There was island wide enthusiasm, great expectation and the rank and file were pregnant with an excitement not previously experienced in Caymanian politics.  The party executive embarked upon a series of island-wide public meetings held in the town halls of each district including Cayman Brac where two candidates Edon Kirkconnell and Burns Rutty joined his ranks.  It was a campaign which yielded a resounding success, netting one thousand one hundred, paid-up card-carrying members.  The National Democratic Party made history and Ormond Panton was unquestionably the most popular politician in the history of these islands.  His followers made a song, proclaiming their loyalty to him:

We will follow Ormond Panton

We will follow Ormond Panton

We will follow Ormond Panton, till we die.

This kind of loyalty and devotion is the material that many populists use to create ‘cults of personality’.   But Ormond Panton was not a Machiavellian, nor was he puffed up with ambition, that quality which popular account suggests was the demise of Julius Caesar.  On the contrary, Ormond Panton’s agenda was the party’s agenda and that as I shall show was his undoing.

To begin to underscore this point, permit me to take a digression- an important digression in my view as it serves to show that neither Ormond nor his colleagues learnt from history.  The National Democratic Party, although better organized, better funded and with an established constituency base, was not the first political party.

That fact of history belongs to the Cayman Vanguard Progress Party.  Formed in 1957 by a group of prominent black persons, the leadership comprised of:

Warren Conolly - President

William Nixon - Vice President

Sydney Piercy - Secretary

Florence Cayasso - Asst. Secretary

Bertram Ebanks - Treasurer

In a letter to Commissioner Donald, the Cayman Vanguard Progressive Party (CVPP) informed Donald that the party had been duly registered with the intention of contesting the 1958 general election.

The winds of change were blowing in the Cayman Islands from 1950 but when it became clear that to the ‘near white’ merchant establishment that their dominance for political control was being challenged, “all hell broke loose”.  There followed a scathing and coruscating indictment of the party members and there were charges that Jamaicans were on the cusp of taking control of Caymanian politics.

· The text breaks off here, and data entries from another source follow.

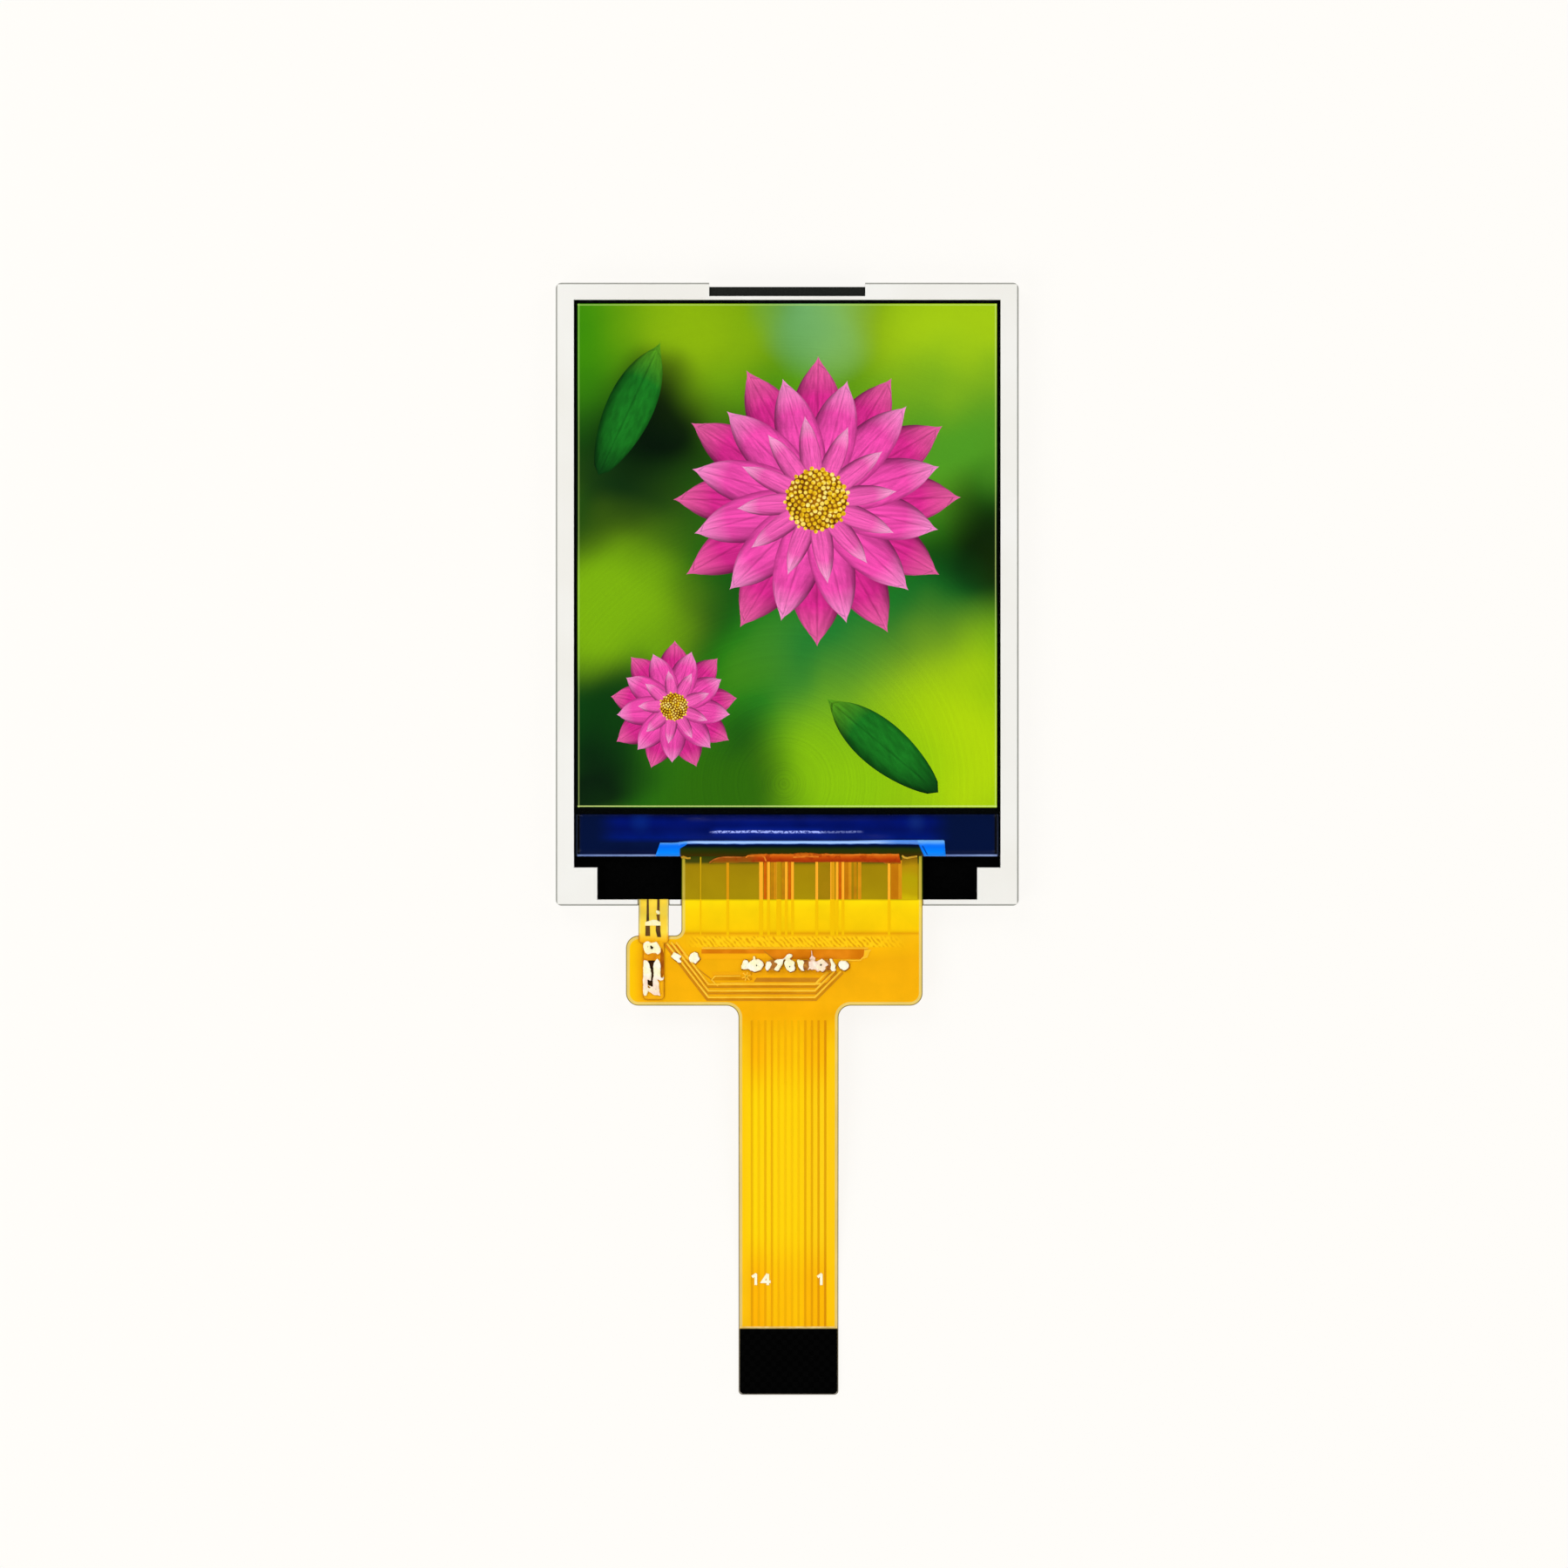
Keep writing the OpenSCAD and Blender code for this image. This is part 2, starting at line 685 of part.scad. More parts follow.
module picture_petals() {
    color("hotpink") cell_layer() difference() {
        intersection() {
            picture_plan();
            petals_plan();
        }
        centres_plan();
    }
}

module picture_centres() {
    color("gold") cell_layer() centres_plan();
}

module picture_leaves() {
    color("darkgreen") cell_layer() difference() {
        intersection() {
            picture_plan();
            leaves_plan();
        }
        petals_plan();
        centres_plan();
    }
}

module chip_bond() {
    color("tan") sheet(chip_w / 2, chip_bottom_y, chip_top_y, array_top, bond_t);
}

module driver_chip() {
    color("#101018") sheet(chip_w / 2, chip_bottom_y, chip_top_y, chip_z, chip_t);
}

// Plan of the glue bead, with round lobes beside the film
module bead_plan() {
    rounded_rect(film_left - bead_left, film_right + bead_right, glass_bottom, bead_top,
        bead_front);
}

// Blue protective coating that buries the chip and slopes down to the glass edge
module ledge_coating() {
    edge = glass_bottom + coat_inset;
    slope = (chip_bottom_y + bead_top) / 2;
    profile = [
        [cell_bottom, array_top], [cell_bottom, coat_top_z], [slope, coat_top_z],
        [(slope + 2 * edge) / 3, (array_top + coat_top_z) / 2], [edge, array_top]
    ];
    side = cell_x - coat_inset;
    color("midnightblue") difference() {
        layer(profile, [], -side, side);
        sheet(chip_w / 2, chip_bottom_y, chip_top_y, array_top - CUT,
            CUT + bond_t + chip_t);
        linear_extrude(frame_h + CUT) bead_plan();
        box([film_left - bead_left, glass_bottom - CUT, 0],
            [film_right + bead_right, glass_bottom + bead_front, frame_h + CUT]);
    }
}

// Bright blue glue bead that laps over the end of the film
module glue_bead() {
    ridge = film_top_z + bead_ridge;
    cover = film_top_z + bead_cover;
    profile = [
        [bead_top, array_top], [bead_top, (array_top + ridge) / 2],
        [bead_top - bead_front / 3, ridge], [film_edge, ridge],
        [film_edge - bead_front, cover], [glass_bottom, cover], [glass_bottom, array_top]
    ];
    color("dodgerblue") difference() {
        intersection() {
            layer(profile, [], film_left - bead_left, film_right + bead_right);
            linear_extrude(frame_h + CUT) bead_plan();
        }
        box([film_left, glass_bottom - CUT, 0], [film_right, film_edge, film_top_z]);
    }
}

module circuit_bond() {
    color("tan") box([film_left, glass_bottom, array_top],
        [film_right, film_edge, array_top + bond_t]);
}

// Row of copper fingers under the bonded end of the film
module bond_fingers() {
    count = floor((film_w - bond_margin) / contact_pitch);
    start = film_x - (count - 1) * contact_pitch / 2;
    color("peru") for (i = [0 : count - 1])
        translate([start + i * contact_pitch - contact_w / 2, glass_bottom, finger_z])
            cube([contact_w, bond_l, copper_t]);
}

module circuit_plan() {
    translate([film_left, body_top - body_r])
        square([film_w, film_edge - body_top + body_r]);
    rounded_rect(body_left, film_right, body_bottom, body_top, body_r);
    translate([film_left, body_top]) mirror([0, 1]) neck_fillet(body_r / 2, -1);
    translate([tail_x - tail_w / 2, tail_end + tail_r])
        square([tail_w, body_bottom - tail_end]);
    rounded_rect(tail_x - tail_w / 2, tail_x + tail_w / 2, tail_end,
        body_bottom, tail_r);
    translate([tail_x - tail_w / 2, body_bottom]) neck_fillet(neck_r, -1);
    translate([tail_x + tail_w / 2, body_bottom]) neck_fillet(neck_r, 1);
}

module main_circuit() {
    color("orange") intersection() {
        film_layer(film_edge, tail_end, 0, film_t, body_left, film_right);
        linear_extrude(frame_h + CUT) circuit_plan();
    }
}

// Bundle of tracks that skirts the capacitor row
module bundle_plan() {
    start = tongue_x + tongue_end_w / 2 + bundle_track_w;
    drop = body_top - 2 * tail_r - bundle_track_w;
    rise_end = parts_y - capacitor_w / 2 - bundle_track_w;
    for (k = [0 : 2]) {
        level = body_bottom + bundle_pitch * (k + 1);
        left = start + (drop - level) * BUNDLE_LEAN;
        right = tail_x + tail_w / 4 + bundle_track_w;
        shift = BUNDLE_LEAN * bundle_pitch * k;
        route([
            [start + shift, drop], [left + shift, level],
            [right, level], [right + rise_end - level, rise_end]
        ], bundle_track_w);
    }
}

// Two bars below the capacitor row
module bars_plan() {
    left = film_left + bar_inset;
    for (i = [0, 1]) translate([left, parts_y - bar_drop - bar_pitch * i])
        square([bar_l, bar_w]);
}

// Copper field above the capacitor row, with one slanted end
module plane_plan() {
    left = film_left + plane_inset;
    right = film_right - plane_end_inset;
    top = body_top - plane_drop;
    polygon([
        [left, top], [right, top], [right - plane_w, top - plane_w],
        [left, top - plane_w]
    ]);
}

module copper_tracks() {
    color("darkorange") {
        translate([0, 0, film_top_z]) linear_extrude(copper_t) {
            for (track = FILM_TRACKS)
                translate([film_x + track[0] - track[1] / 2, body_top])
                    square([track[1], glass_bottom - TRACK_CLEAR - body_top]);
            bundle_plan();
            bars_plan();
            plane_plan();
        }
        for (i = [1 : contact_count - 2]) {
            x = tail_x + (i - (contact_count - 1) / 2) * contact_pitch;
            film_layer(tail_track_top, tail_end + stiffener_l, film_t, copper_t,
                x - tail_track_w / 2, x + tail_track_w / 2);
        }
    }
}

// Ceramic body of one chip capacitor
module capacitor(i) {
    half_l = capacitor_l / 2 - capacitor_end;
    half_w = capacitor_w / 2 - capacitor_step;
    color("sienna") translate([film_x + CAPACITORS[i], parts_y, track_top_z])
        box([-half_l, -half_w, 0], [half_l, half_w, capacitor_h - capacitor_step]);
}

module capacitor_ends() {
    color("oldlace") for (x = CAPACITORS, side = [0, 1])
        translate([film_x + x, parts_y, track_top_z]) mirror([side, 0, 0])
            box([capacitor_l / 2 - capacitor_end, -capacitor_w / 2, 0],
                [capacitor_l / 2, capacitor_w / 2, capacitor_h]);
}

// Low dome, a cap of a ball
module dome(d, h) {
    r = (d * d / 4 + h * h) / (2 * h);
    intersection() {
        translate([0, 0, h - r]) sphere(r);
        cylinder(d = d + CUT, h = h + CUT);
    }
}

module solder_domes() {
    color("oldlace") for (d = DOMES)
        translate([film_x + d[0], parts_y + d[1], track_top_z]) dome(d[2], dome_h);
}

// Soldered joints on the end of the tongue: a round one and two long ones
module supply_joints() {
    z = film_top_z + lamp_circuit_t;
    pitch = tongue_end_w / 2 - joint_w / 2;
    color("oldlace") {
        for (side = [-1, 1])
            translate([tongue_x + side * pitch, tongue_end + joint_margin, z])
                linear_extrude(dome_h)
                    rounded_rect(-joint_w / 2, joint_w / 2, 0, joint_l, joint_w / 4);
        translate([tongue_x, body_top - tongue_dome_drop, z]) dome(tongue_dome_d, dome_h);
    }
}

module tail_stiffener() {
    half_w = tail_w / 2 - stiffener_inset;
    top = tail_end + stiffener_l;
    color("#050505") translate([tail_x, 0, copper_t + film_t])
        linear_extrude(stiffener_t) {
            rounded_rect(-half_w, half_w, tail_end + stiffener_inset, top, tail_r);
            translate([-half_w, top - 2 * tail_r]) square([2 * half_w, 2 * tail_r]);
        }
}

// Gold contacts on the underside of the tail's end
module contact_fingers() {
    color("gold") for (i = [0 : contact_count - 1])
        translate([tail_x + (i - (contact_count - 1) / 2) * contact_pitch, tail_end, 0])
            box([-contact_w / 2, tail_r, 0], [contact_w / 2, contact_l, copper_t]);
}

backlight_frame();
reflector_sheet();
light_guide();
diffuser_film();
lower_prism_film();
upper_prism_film();
lamp(0);  // lamp_1
lamp(1);  // lamp_2
lamp(2);  // lamp_3
lamp_phosphor();
lamp_circuit();
supply_tracks();
strip_tape();
shield_tape();
notch_pad();
rear_polariser();
array_glass();
cell_seal();
liquid_crystal();
picture_petals();
picture_centres();
picture_leaves();
upper_glass();
front_polariser();
driver_chip();
chip_bond();
ledge_coating();
circuit_bond();
bond_fingers();
glue_bead();
main_circuit();
copper_tracks();
capacitor(0);  // capacitor_1
capacitor(1);  // capacitor_2
capacitor(2);  // capacitor_3
capacitor_ends();
solder_domes();
supply_joints();
tail_stiffener();
contact_fingers();
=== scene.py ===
"""Looks of a small colour display module that lies on its back: a lit liquid crystal cell
in a moulded frame, with a flexible circuit whose plug-in tail bends down to the table."""
import math
import random

import bpy
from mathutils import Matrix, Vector, noise


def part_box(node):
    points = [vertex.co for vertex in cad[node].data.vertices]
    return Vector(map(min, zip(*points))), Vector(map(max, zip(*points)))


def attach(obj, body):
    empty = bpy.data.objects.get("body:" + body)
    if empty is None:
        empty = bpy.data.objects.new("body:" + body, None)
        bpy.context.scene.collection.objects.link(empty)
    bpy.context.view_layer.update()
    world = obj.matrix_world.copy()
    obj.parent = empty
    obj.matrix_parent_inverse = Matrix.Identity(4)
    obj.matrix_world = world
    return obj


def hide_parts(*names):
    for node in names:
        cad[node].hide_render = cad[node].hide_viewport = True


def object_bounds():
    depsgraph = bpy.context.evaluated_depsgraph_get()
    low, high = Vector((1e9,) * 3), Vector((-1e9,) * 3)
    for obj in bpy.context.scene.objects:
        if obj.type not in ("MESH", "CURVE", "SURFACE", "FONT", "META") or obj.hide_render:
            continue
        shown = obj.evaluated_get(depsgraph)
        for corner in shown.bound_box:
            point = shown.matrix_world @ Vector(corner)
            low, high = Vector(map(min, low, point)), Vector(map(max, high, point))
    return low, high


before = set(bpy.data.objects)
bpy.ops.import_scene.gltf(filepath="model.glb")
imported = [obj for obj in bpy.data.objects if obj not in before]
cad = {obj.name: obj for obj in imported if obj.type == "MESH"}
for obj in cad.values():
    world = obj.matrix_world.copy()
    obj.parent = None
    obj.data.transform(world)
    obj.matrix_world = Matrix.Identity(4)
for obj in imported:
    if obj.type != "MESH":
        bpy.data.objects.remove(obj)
solid_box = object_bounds()
MM = 0.001


# ---- Camera, lamps and table ------------------------------------------------------------
# The module lies screen up on a pale matt table and is seen from straight above.
# Large soft lamps stand low on all sides, so flat glossy faces mirror the dim ceiling.

def linear(code):
    """sRGB hex, such as F3F1EB, as linear red, green and blue with full alpha."""
    parts = [int(code[i:i + 2], 16) / 255 for i in (0, 2, 4)]
    return [p / 12.92 if p <= 0.04045 else ((p + 0.055) / 1.055) ** 2.4 for p in parts] + [1.0]


def feed(socket, value):
    """Sets a socket: to a value, a hex colour, or what another socket or node gives. A node
    gives its first open output."""
    if isinstance(value, bpy.types.Node):
        value = next(output for output in value.outputs if output.enabled)
    if isinstance(value, bpy.types.NodeSocket):
        socket.id_data.links.new(value, socket)
    else:
        socket.default_value = linear(value) if isinstance(value, str) else value


modes = {"Math": "operation", "VectorMath": "operation", "Mix": "data_type",
         "MapRange": "interpolation_type"}


def add(tree, kind, inputs=(), stops=(), **settings):
    """Adds a shader node of a kind, which a mode may follow. Inputs are a list for its open
    sockets in their order, or a dict; stops are a ramp's places and hex colours."""
    kind, _, mode = kind.partition(" ")
    made = tree.nodes.new("ShaderNode" + kind)
    if mode:
        setattr(made, modes[kind], mode)
    for key, value in settings.items():
        setattr(made, key, value)
    if isinstance(inputs, dict):
        inputs = [(made.inputs[key], value) for key, value in inputs.items()]
    else:
        inputs = list(zip([socket for socket in made.inputs if socket.enabled], inputs))
    for socket, value in inputs:
        feed(socket, value)
    for k, (place, code) in enumerate(stops):
        elements = made.color_ramp.elements
        if k == 0:
            elements.remove(elements[1])
            elements[0].position = place
        element = elements.new(place) if k else elements[0]
        element.color = linear(code)
    return made


camera_lens, camera_sensor, view_width = 200.0, 36.0, 117.5 * MM
aim_left, aim_up = 0.24 * MM, 0.05  # how far off the middle it aims; up is a share of the length
centre = (solid_box[0] + solid_box[1]) / 2
length = solid_box[1].y - solid_box[0].y
camera = bpy.data.objects.new("camera", bpy.data.cameras.new("camera"))
camera.data.lens = camera_lens
camera.data.sensor_width = camera_sensor
camera.data.clip_start = 0.01
camera.location = (
    centre.x - aim_left,
    centre.y + aim_up * length,
    solid_box[1].z + camera_lens / camera_sensor * view_width,
)
bpy.context.scene.collection.objects.link(camera)
bpy.context.scene.camera = camera
bpy.context.scene.view_settings.view_transform = "Standard"

lamp_distance, lamp_size, lamp_height = 0.9, 0.68, math.radians(42)
for name, turn, power in (
    ("lamp_left", 215, 3.6), ("lamp_right", 35, 2.45), ("lamp_back", 125, 3.1),
    ("lamp_front", 305, 2.0),
):
    lamp = bpy.data.objects.new(name, bpy.data.lights.new(name, "AREA"))
    lamp.data.shape = "DISK"
    lamp.data.size = lamp_size
    lamp.data.energy = power
    toward = Vector((math.cos(math.radians(turn)), math.sin(math.radians(turn)), 0))
    away = toward * math.cos(lamp_height) + Vector((0, 0, math.sin(lamp_height)))
    lamp.location = centre + away * lamp_distance
    lamp.rotation_euler = away.to_track_quat("Z", "Y").to_euler()
    bpy.context.scene.collection.objects.link(lamp)

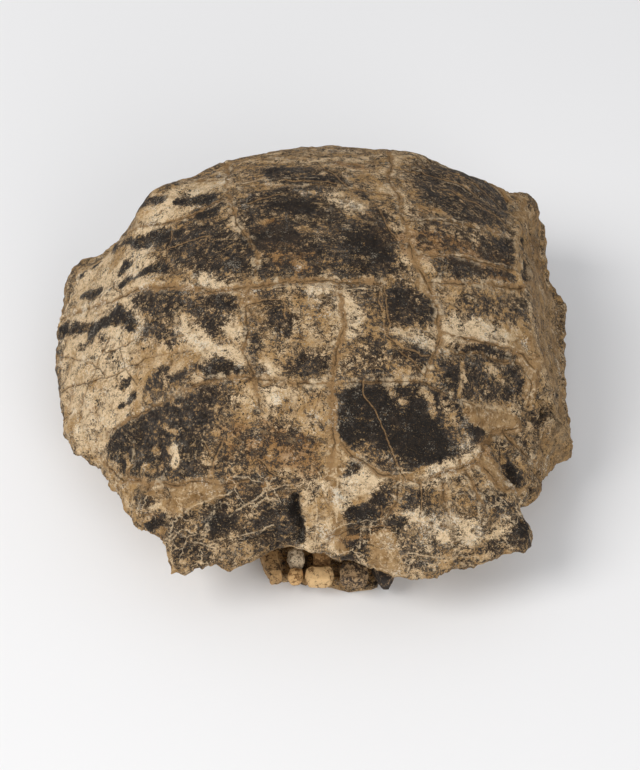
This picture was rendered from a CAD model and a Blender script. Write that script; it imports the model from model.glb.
import math
import time

import bpy
import numpy as np
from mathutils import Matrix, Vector, noise


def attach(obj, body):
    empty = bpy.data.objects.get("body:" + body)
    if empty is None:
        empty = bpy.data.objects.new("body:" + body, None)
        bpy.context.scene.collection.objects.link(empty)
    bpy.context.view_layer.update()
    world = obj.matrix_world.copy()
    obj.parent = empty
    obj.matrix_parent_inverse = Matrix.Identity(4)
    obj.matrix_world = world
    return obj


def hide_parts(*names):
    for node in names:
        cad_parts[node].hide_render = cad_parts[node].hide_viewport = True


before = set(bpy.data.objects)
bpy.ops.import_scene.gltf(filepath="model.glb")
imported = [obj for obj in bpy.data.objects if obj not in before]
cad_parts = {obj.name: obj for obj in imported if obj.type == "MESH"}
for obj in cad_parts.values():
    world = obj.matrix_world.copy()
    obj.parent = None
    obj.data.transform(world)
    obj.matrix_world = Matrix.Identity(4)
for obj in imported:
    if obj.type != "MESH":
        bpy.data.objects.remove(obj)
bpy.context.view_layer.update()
mm = 0.001
farOff = 50.0  # mm, further than any line reaches
started = time.time()
noise.seed_set(7)  # without a seed, noise_vector would take one from the clock


def report(text):
    print("%5.1f s  %s" % (time.time() - started, text))


def pickOnly(piece):
    bpy.ops.object.select_all(action="DESELECT")
    piece.select_set(True)
    bpy.context.view_layer.objects.active = piece


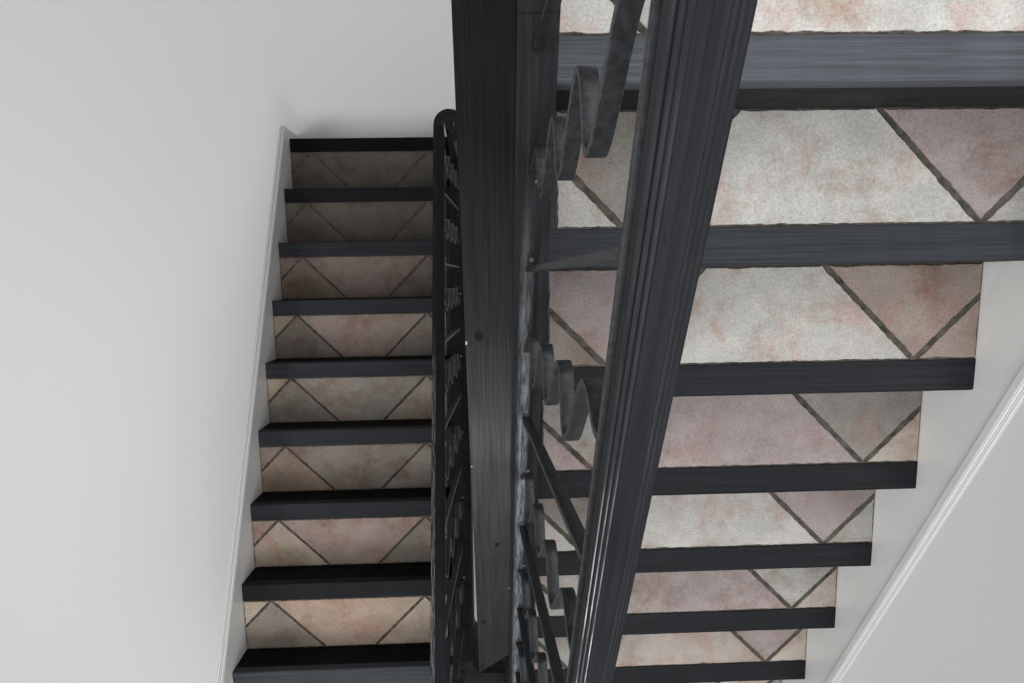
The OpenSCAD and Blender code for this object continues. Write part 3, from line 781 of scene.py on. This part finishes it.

To many Caymanians the threat of Jamaicans entering Caymanian politics was a trespass not to be tolerated.  There was society wide opposition and in the meltdown which followed the 1958 elections the CVPP as an organization was decimated.  Not one single member was elected and the organization as a political entity was relegated to the ‘thrash heap’ of Caymanian history.  Complaints of fraud and corruption by the losing party carried no weight and the candidates on the CVPP tickets were left to wallow in the detritus of their best efforts. The merchant establishment had been challenged and the trespass was met with a high-handed reaction.  It was a lesson which should not have gone missing on one so astute as Ormond Panton.

Why then did he fall so totally into the wake left by the foundered CVPP?  Was it because Ormond Panton, being a Caymanian thought himself immune from that kind of punishments as there were no Jamaicans in his party hierarchy ?

Or was it because Ormond Panton the man of political principles and a proponent of equality of opportunity expected his opponents to play by the same rules as he did?

I pose these questions in the shameless admission that Ormond Panton was my political hero. As a  sixteen-year-old witnessing his political juggernaut roll into the Bodden Town, Town Hall Yard where Anton Bodden – a close cousin of mine and Evelyn Wood (“Miss Evie”) two people whom I knew on his platform, I felt excited and even then I realized that I was witnessing history being made as Ormond Panton spoke.

I pose these questions – to let Caymanians realize that politics in Cayman is like  the buildings Ormond Panton stated in his biography that he visited in London in 1961 “clean on the outside, but dirty on the inside”.

I pose these questions too because posterity needs to preserve this history – the history of what frequently happens to those who expect that colonialism, and its sycophants are going to yield to any rules-based order than its own.